Mark: Sim, de outra maneira acho que nem conseguiria ser produtivo.
Que conselho você daria para um guitarrista de death metal que está começando a compor suas primeiras músicas?
Mark: Bem, eu daria um conselho que vem de algo que aprendi ao longo dos anos: muitas vezes você tem a tendência de compor a música com o instrumento na cabeça, você quer que ele brilhe. Você começa a compor já com a guitarra nas mãos, pois quer fazê-la brilhar. Veja, o que você realmente deveria fazer é largar a guitarra e simplesmente imaginar melodias, imaginar ritmos e aí sim você pega a guitarra e tenta traduzir a ideia que teve para a linguagem do instrumento. A guitarra deve entrar no final do processo, acho que é com essa abordagem que você acaba conseguindo as ideias mais originais.
Concordo. Começar já com a guitarra nas mãos acaba facilitando o caminho para você seguir uma tendência.
Mark: Sim, é isso mesmo que quero dizer. Se as suas mãos trabalharem mais rápido que o seu cérebro, elas simplesmente vão seguir o caminho mais cômodo para elas, vão meio que seguir o padrão, no automático. Respire, solte a guitarra por um instante, pense primeiro no que vai fazer e então faça.
Isso é bem importante, especialmente num momento em que o death metal está voltando mais e mais aos holofotes.
Mark: É isso. É importante evitar as armadilhas. Esse gênero existe há quase trinta anos, muita coisa já foi feita, se você é fã e toca o estilo, tem que cuidar para não seguir no piloto automático. É importante que as bandas não soem todas exatamente iguais, pois a música precisa evoluir. O death metal só existe porque no passado um grupo de músicos não se contentou em simplesmente fazer o que os outros faziam.
É verdade. Bem, você se uniu ao Misery Index em 2005, mas já estava envolvido com death metal antes, com a banda Cast The Stone, certo?
Mark: Exato, e essa foi a razão de Adam e eu termos nos encontrado pela primeira vez. Nós tocávamos na cena de St. Louis, eu com o Cast The Stone, e ele com o All Will Fall. Tocávamos basicamente nos mesmos clubes, e como ambas as bandas estavam indo bem, costumeiramente estávamos abrindo as apresentações das bandas maiores que passavam por St. Louis.
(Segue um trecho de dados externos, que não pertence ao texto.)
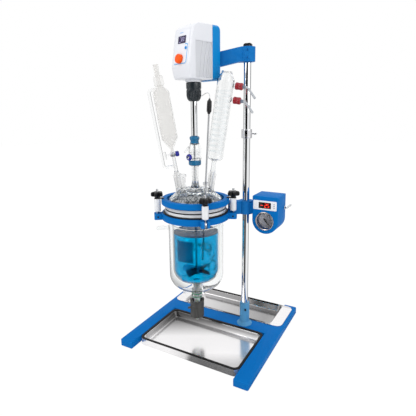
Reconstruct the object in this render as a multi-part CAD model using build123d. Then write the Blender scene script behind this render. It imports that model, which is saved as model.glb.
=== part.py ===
"""Bench glass reactor: a jacketed vessel under a stirrer motor, on a column and a blue steel base.

Millimetres, +Z up. The origin is the centre of the base's footprint, on the surface it stands on.
+X runs to the right along the cross bar, and the front tray is on the -Y side.
"""
import os
from math import atan2, cos, degrees, radians, sin, tan

from build123d import *

os.makedirs("parts", exist_ok=True)

# Base: two side bars and a cross bar
base_width = 470.0
base_depth = 490.0
bar_width = 48.0
bar_top = 26.0
pad_thickness = 2.0
pad_radius = 15.0
pad_inset = 32.0
cross_width = 58.0
cross_center_y = 47.0
bar_round = 2.5

# Steel trays between the bars
tray_wall = 1.5
tray_gap = 0.5
tray_bottom = 0.4
tray_height = 24.0
tray_corner = 22.0
front_tray_front = -206.0
rear_tray_back = 232.0
front_rim_width = 7.5
rear_rim_width = 4.0
rim_height = 5.0
lip_reach = 38.0
lip_thickness = 1.5
lip_gap = 0.3

# Column and its socket
column_x = 98.0
column_radius = 12.5
column_top = 972.0
socket_radius = 17.0
socket_top = 109.0
socket_foot_radius = 27.0
socket_foot_height = 9.0
slip = 0.05

# Where the reactor hangs: reach and swing of the arms from the column
arm_reach = 173.0
arm_swing = 37.8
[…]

Foi assim que Adam conheceu Kevin Talley (ex-baterista do Misery Index) e os outros caras, e eventualmente ele acabou substituindo Kevin no Misery Index.
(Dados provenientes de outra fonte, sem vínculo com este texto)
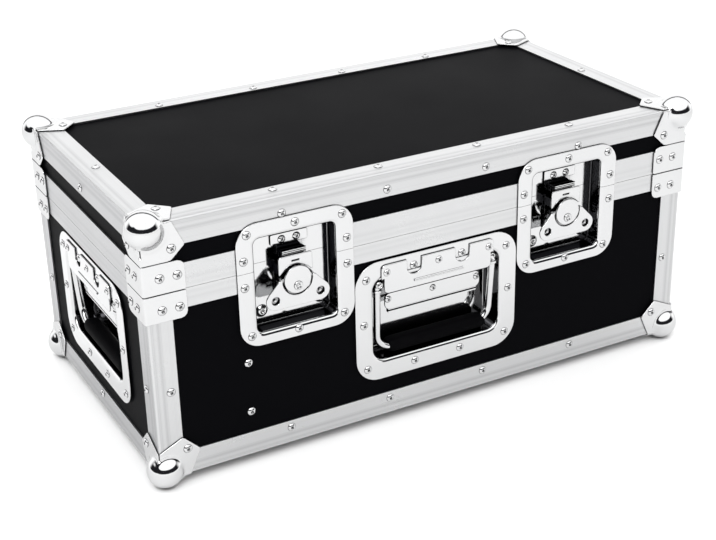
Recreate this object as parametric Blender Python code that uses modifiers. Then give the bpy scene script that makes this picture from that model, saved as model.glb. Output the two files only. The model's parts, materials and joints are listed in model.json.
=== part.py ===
# Accessory road case: laminated panels in aluminium edging, ball corners, two twist latches
# and three recessed handles. Metres, +Z up, origin under the middle of the case on the floor.

import math

import bmesh
import bpy
from mathutils import Matrix, Vector

MM = 0.001

# Case, over the aluminium edging
CASE_LENGTH = 538.4 * MM
CASE_WIDTH = 280.4 * MM
BASE_HEIGHT = 171.0 * MM
LID_HEIGHT = 60.8 * MM
GAP = 0.3 * MM  # between pieces that touch
PANEL = 6.7 * MM

# Edging
EDGE_WALL = 1.5 * MM
EDGE_LEG = 22.0 * MM
EDGE_ROUND = 2.0 * MM
EDGE_ROUND_INNER = 0.7 * MM
BASE_BAND = 16.7 * MM  # closing extrusion seen on the base
LID_BAND = 22.1 * MM
CLOSER_WEB = 5.5 * MM
CLOSER_LEG = 14.0 * MM  # inner leg of a closing extrusion
TONGUE_IN = 5.0 * MM  # tongue and groove, from the outer face
TONGUE_DROP = 3.4 * MM
TONGUE_ROOT = 1.7 * MM
TONGUE_TIP = 0.4 * MM
GROOVE_FIT = 0.5 * MM

# Ball corners and corner braces
BALL_RADIUS = 15.9 * MM
BALL_INSET = 6.5 * MM
PLATE = 1.2 * MM
FLANGE_NEAR = 26.0 * MM
FLANGE_SHORT = 22.0 * MM
FLANGE_LONG = 37.0 * MM
FLANGE_ROUND = 3.5 * MM
FLANGE_TAPER = 2.0 * MM  # the long flange narrows less
BRACE_REACH = 35.0 * MM
BRACE_RISE = 26.0 * MM
BRACE_DROP = 24.0 * MM
BRACE_ROUND = 6.0 * MM
BRACE_LIFT = 0.5 * MM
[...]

Então, foi ele que basicamente abriu as portas para você.
Mark: Sim. Ele estava na banda, e quanto Mike Harrison decidiu que não queria mais seguir com o Misery Index, Adam rapidamente me mandou um email, perguntando se eu gostaria de tentar a vaga. Essa foi uma história engraçada, pois o email que eu usava era o da banda, do Cast The Stone. Todos na banda tínham acesso a ele. Então, era final de 2004, o Misery Index estava precisando de um guitarrista, e Adam me mandou um email perguntando se estava interessado na vaga. Meus colegas de Cast The Stone viram aquele email antes que eu, então, o que você acha que eles fizeram?
Bem, não acho que eles tenham te parabenizado.
Mark: Não mesmo (risos). Eles simplesmente deletaram o email para que eu não visse (risos gerais).
Como você acabou sabendo da vaga?
Mark: De novo, isso foi engraçado (risos). Na época eu era ‘bartender’ em um ‘country club’ no Missouri, e eu sabia que o All Will Fall estaria tocando em Sauget, no Illinois em algum dia daquela semana, mas havia esquecido por completo a data do show. Adam ainda estava na banda, então eu queria muito ver a banda do meu amigo, mas a coisa simplesmente fugiu da minha cabeça. Bem, numa sexta-feira eu saí do trabalho, fui direto para casa e fiquei olhando a programação dos shows para o fim de semana, caçando o que estava acontecendo, sabe? Quando comecei a ler, quase fiquei maluco, ‘caralho, o All Will Fall está tocando agora!’. Eu saí de casa sem nem trocar de roupa, dirigindo como um louco para chegar a tempo do show em outro Estado (risos), e ainda consegui chegar a tempo da última canção da noite, Brickshard Foundry. Depois do show, Adam veio falar comigo todo empolgado, tipo ‘obrigado por vir, mano’, e então lançou em seguida, ‘e aí, porque você ainda não respondeu meu email?’. Eu fiquei ‘mas, que email, cara?’, então ele mandou ‘aquele em que perguntei se você queria entrar para o Misery Index, porra!” (risos gerais). Eu nem pensei, só disse para ele ‘cara, eu nunca recebi esse email, mas estou dentro!’
Você era fã da banda?
Mark: Sim, eu era antes de tudo um grande fã do Dying Fetus, e o Misery Index eram os párias daquela banda, era a versão mais suja, punk e política do Dying Fetus. Sendo sincero, quando ouvi o Misery Index pela primeira vez, não fiquei muito impressionado, era punk demais para o meu gosto. E claro que era, essa era a ideia! Acabei me apaixonando pela música deles depois, e adicionei um pouco do meu gosto na mistura também, eu diria (risos).